Well, let’s say you get up to 2.25%, that would have turned the best performing allocation into far worse than the worst. So a lot of this basic blocking and tackling, the fees, the not mucking up your portfolio, have a far greater impact on buy and hold portfolio than a lot of the sexy stuff, how much should I put in gold, you know? Most of investors stress so much, is the fed manipulating interest rates? Are U.S. stocks expensive? Should I allocate to frontier markets? What’s going on? Is Greece going to default on whatever they’re gonna default on? What about Zika? Really what you should be focusing on is how much do I pay to implement this? Commissions, taxes, bid-ask and then not messing around with it. There’s a famous Fidelity study where they looked at the best performing portfolios of their brokerage clients and found that two of the best categories where people that either forgot they had an account or that had died.

So if you come up with an investing approach, whatever it maybe and stick with it, try to implement it in the cheapest possible way. So the good news is there’s plenty of index funds, low-cost investing strategies. John Bogle, a lot of people get caught up on the active versus passive debate. He says, “Look,” and this is the founder of Vanguard. He says, “Active versus passive is the wrong question. It’s high fee versus low fee.” So if you implement this portfolio with ETFs which we are huge fans are because we think they’re structurally more efficient than mutual funds, but many mutual funds are fine as well as long as you’re paying less than, say, half a percent, but really as little as possible. That’s the best way to do it.

If you want to implement through many of these many new automated investing solutions, the Betterments of the world, the Schwabs of the world, we think those are perfectly fine. And I would be remiss to say we are big fans of financial advisors. Vanguard’s study that I referenced earlier says that the average financial advisor could have up to three percentage points a year savings in fees over someone trying to do it on their own. Now half of that is simply behavioral coaching on not doing the really dumb stuff, but a lot of the other things is paying low cost, and we think a low cost financial advisor makes total sense. The challenge is of course, that the asset allocation process is not where most financial advisors really deliver their value add. But really their big value add is…we mentioned behavioral coaching, doing financial planning, doing wealth management, helping you with insurance and all the other elements of a life with financial wealth management, but it’s not really the asset allocation side.

And so a lot of these guys that charge one and a half, two plus percent, most investors don’t think about it, and they don’t think about fees in general because they get skimmed off the top. One of the best implementations Wall Street ever did was come up with a fee structure where you never see the fees getting paid, they just get taken out of the account. And we framed this in the book, we said, “Look, if you instead had to, every year deliver a briefcase with $20,000, which is a 2% fee on a million dollar account, to your financial advisor each year, go to the bank, pick out $20,000, deliver it. That would be a lot harder to do than just saying, ‘I get my statements in the mail,’ and realize there’s some fees that have left.”

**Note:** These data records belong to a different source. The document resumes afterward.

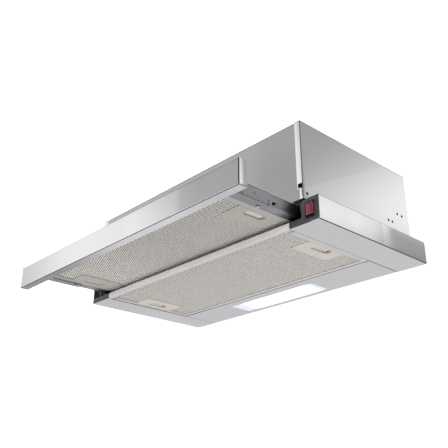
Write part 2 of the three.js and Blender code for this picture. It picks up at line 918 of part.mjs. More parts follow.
function runner() {
  const webX = halfBody - sheet - seam;
  const flangeX = halfDrawer + runnerClearance;
  const path = [
    [flangeX, runnerBottom],
    [webX, runnerBottom],
    [webX, runnerTop],
    [flangeX, runnerTop],
  ];
  const frontY = capY + runnerFront;
  return prism('y', foldedSheet(path, sheet), frontY, frontY + runnerLength);
}

function glide() {
  const webFace = halfBody - 2 * sheet - seam;
  const low = runnerBottom + sheet + runningGap;
  const high = runnerTop - sheet - runningGap;
  const frontY = capY + glideFront;
  const body = block([halfDrawer + seam, webFace - runningGap], [frontY, frontY + glideLength], [low, high]);
  const relief = (high - low) / 4;
  const pocket = block(
    [webFace - runningGap - relief, webFace],
    [frontY + glideLength / 4, frontY + (glideLength * 3) / 4],
    [low + relief, high - relief],
  );
  return body.subtract(pocket);
}

// A hook that the top of the drawer side runs under, carried by the front panel and the end cap.
function frontGuide() {
  const top = ledgeTop - seam;
  const outerX = capHighX - seam;
  const innerX = halfDrawer - guideReach;
  const armX = halfDrawer + seam + bracketSheet + runningGap;
  const hook = [
    [innerX, top],
    [innerX, drawerTop + runningGap],
    [armX, drawerTop + runningGap],
    [armX, top - guideDrop],
    [outerX, top - guideDrop],
    [outerX, top],
  ];
  return prism('y', hook, capY + guideFront, capY + guideFront + guideLength);
}

// ---------------------------------------------------------------- end caps and switch

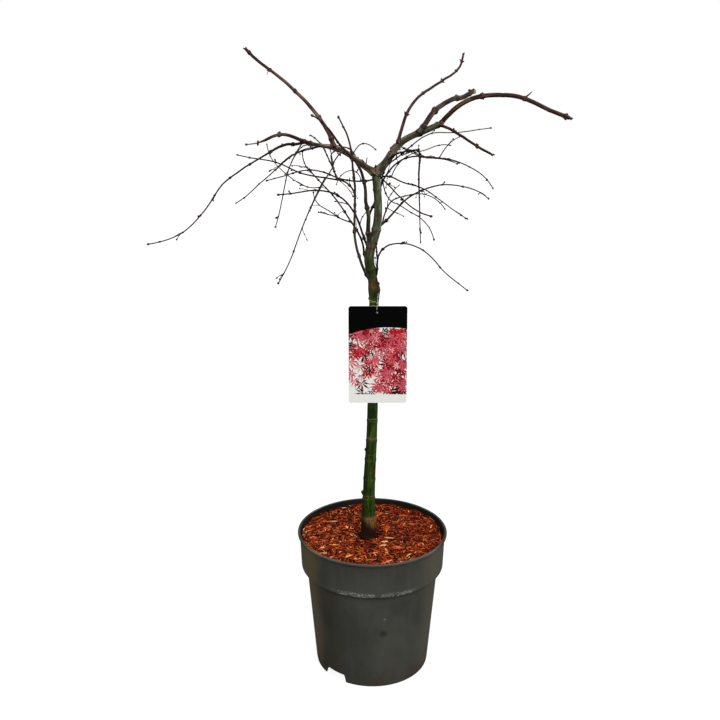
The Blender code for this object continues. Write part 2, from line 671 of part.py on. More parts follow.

So anyway, just be mindful of your fees, particularly any mutual funds. If anything charges over probably a percent, go ahead and sell it. And I’m not going to even get started on hedge funds which are really, really expensive and tax inefficient. And that leads us to taxes of course. Taxes also play a huge role. I often say I’m structure agnostic whether it’s mutual funds or ETFs, but as a mutual ETF manager, I came to that decision because we think that is the best structure for most. They end up being much more tax-efficient on average. The average ETF is also half the cost of the average mutual fund. But there’s been some good studies, iShares of course did one called Managing Tax Challenges that shows that the average active mutual fund has a .3 to 2% per year tax advantage to an ETF. But just be mindful of it. You know, mutual funds have to buy and sell stocks when money comes in and out, whereas an ETF doesn’t. We’re not gonna go down that rabbit hole now, but just realize we think ETFs are wonderful.

There’s another…and we’ll link to all these in the show notes later, but another white paper by a buddy of mine, Peter Mladina, called Portfolio Implications of Triple Net Returns, that talks about the importance of taxes as well as fees as well. So we’re sort of winding down to the end of this global asset allocation talk. A couple of things, one is you can always find the show notes. We’ll post it on the blog at mebfaber.com/podcast. Please, if you have any feedback for us, as well as any questions for our mailbag Q and A, we’d love to include you. Shoot us an email at feedback@themebfabershow.com. Also if you enjoyed the podcast or hated it, please feel free to share with your friends and coworkers, and it would help us greatly to leave a review on iTunes.

And lastly, I’m gonna finish up every episode with a little segment, there was a really popular blog post we did a few months ago, and it was sparked by conversation I was having with a couple in New York. We were having a dinner in a little Italian restaurant in Brooklyn. And as usual when I travel, we start veering off conversation into beautiful places you’ve been, wonderful new apps that you’ve used, or things that you find just really wonderful. And we were having a conversation, I mentioned a few, and they said, “Man, I wish someone had told me about that a year ago.” I said, “You never heard about this? This is such a…it’s made a huge impact in my life.” And I said, “You know what, maybe a lot of other people would like to hear about some of these things as well.”

So we did a blog post called, “Things I Find Beautiful, Useful, or Downright Magical.” You can look up the whole list on there. But I figure on each episode, we’ll tackle just one thing I find that fits into one of those categories that people may find of interest as well, and I’ll start with the first one that sparked the conversation in general, and that was using a password manager called Dashlane. And there’s a number of these out there, I think LastPass is another one. But it’s a very simple piece of software that sits on your computer, sits on your phone, and every time you get to a website, it stores your password, auto completes all of them, auto completes your name, address, you can save credit card information, airline information, everything possible on the planet. It probably saves me 20 minutes a day inputting all these things. Also on your phone, so if you’re going to a hotel or car rental and you want to show your points number, all in one place, it’s a really wonderful resource called Dashlane.